We see a society without work as a society without creativity, progress, and the opportunity for self-discovery. If there is any tragedy involved in working at all, it lies in the fact that many of us have never been taught how to develop innovative and inspiring approaches to work. Because we work by default, showing up to our jobs merely because that’s what we think we have to do in order to avoid becoming homeless, we’ve lost sight of the pleasure and power experienced by those who’ve learned to design their professional lifestyle with what Napolean Hill calls “definiteness of purpose.” People who possess this understanding of work are far from being dull because they’ve mastered the art of turning their work into play and their play into work.
In Linchpin: Are You Indispensable?, Seth Godin invites the reader to this broader more liberating understanding of work by making an all-important distinction between jobs and art:
The job is what you do when you are told what to do. The job is showing up at the factory, following instructions, meeting spec, and being managed. Someone can always do your job a little better or faster or cheaper than you can. The job might be difficult, it might require skill, but it’s a job. Your art is what you do when no one can tell you exactly how to do it. Your art is the act of taking personal responsibility, challenging the status quo, and changing people. I call the process of doing your art ‘the work.’ It’s possible to have a job and do the work, too. In fact, that’s how you become a linchpin. The job is not the work.
The reason we feel such resistance in relation to the topic of work, is because we’ve equated “work” with “jobs” and we’ve equated “jobs” with “doing what I’m told because I have to.” At the heart of the “work = job = do what I’m told” equation is an authoritarian philosophy that makes playing it safe, pleasing gatekeepers, avoiding risk, and blindly following tradition the locus of professional life.
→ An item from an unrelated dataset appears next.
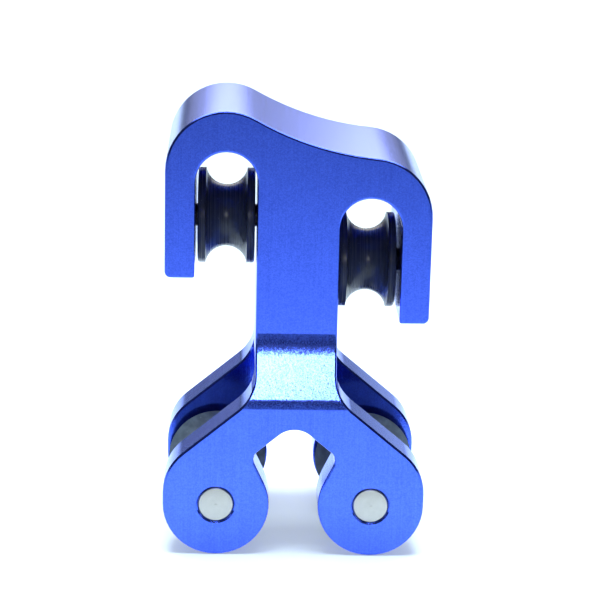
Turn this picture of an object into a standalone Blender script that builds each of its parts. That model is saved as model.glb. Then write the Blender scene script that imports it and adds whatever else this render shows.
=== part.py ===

For Godin, however, true work begins when we dare to embark on a path that doesn’t have a preexisting map or instruction manual. True work, the kind of work that makes one come alive, can only be created by going beyond the scientific approach of looking for the right answers and adopting the artistic approach of making up one’s own answers. This isn’t to say that it’s impossible to find fulfilling work at an existing job, but it’s a reminder that we’re bound to experience work as a soul-sucking enterprise unless we do whatever it is we do with a sense of artistry and autonomy.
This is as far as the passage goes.